I’ve just started reading Googler Brad Fitzpatrick’s essay on the Social Graph problem and his accompanying slides. While I agree with a lot of what he says, I find that one of his big assumptions (as stated in the slides) is
some edges/nodes secret (but most public!)
This remains one of my biggest beefs with social networking - that the assumption is we want everything public. I sound unfairly old when I say this, but I’m just not comfortable with the younger generation’s tendency to put everything in the public domain. I have very separate groups of acquaintances (they’re not all “friends” in either sense) in real life and would like to maintain the same distinction online. I will put some of it in the public domain (like this blog), allow Google’s bots to crawl it and so on, but just as I have a personal blog which isn’t linked to here (or crawled by Google), I want to control access to my information, even to the extent that “most” would be “private” in the sense of being shared with certain people but not everyone.

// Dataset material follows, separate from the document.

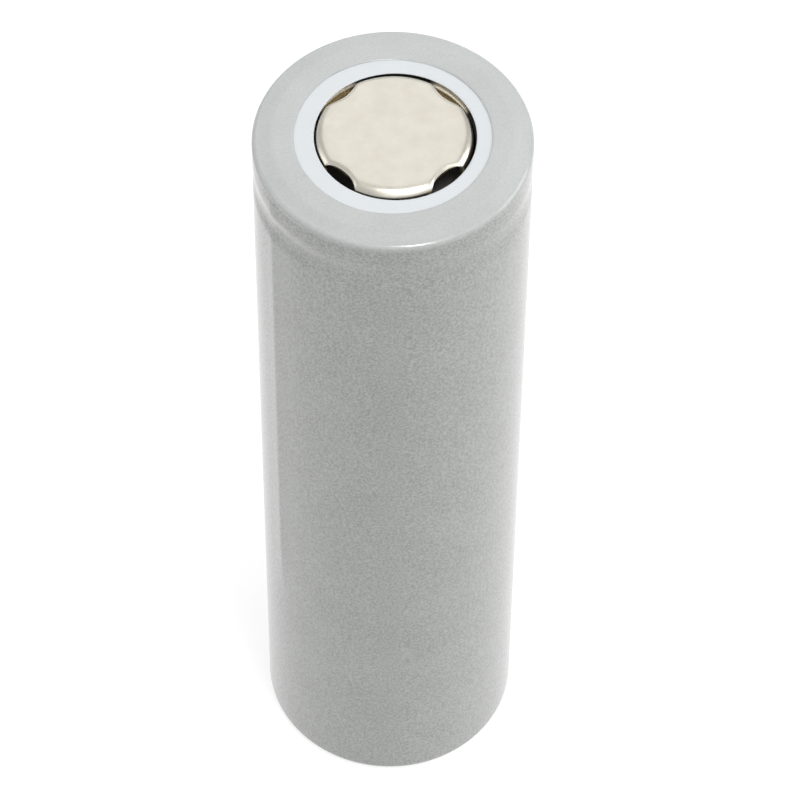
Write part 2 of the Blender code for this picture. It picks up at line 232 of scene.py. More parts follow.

And I think this is a key feature of the endgame of social networking I discussed in an earlier post. I also wonder how Google will participate when some of the data is password protected. I think we still need the current model of providing behind the scenes authorisations for one application to access another to download key data, and I don’t want all that going through Google.
Update: looks like I’m not the only one with this concern. Although this article takes a slightly different tack, the problem it points out is essentially the same - not everyone wants all data tracked and searchable by Google. Having said that, there are ways to put up stop signs respected by the Google search bots, but not everyone knows about them and certainly not everyone would have thought it necessary before the Social Graph API came along.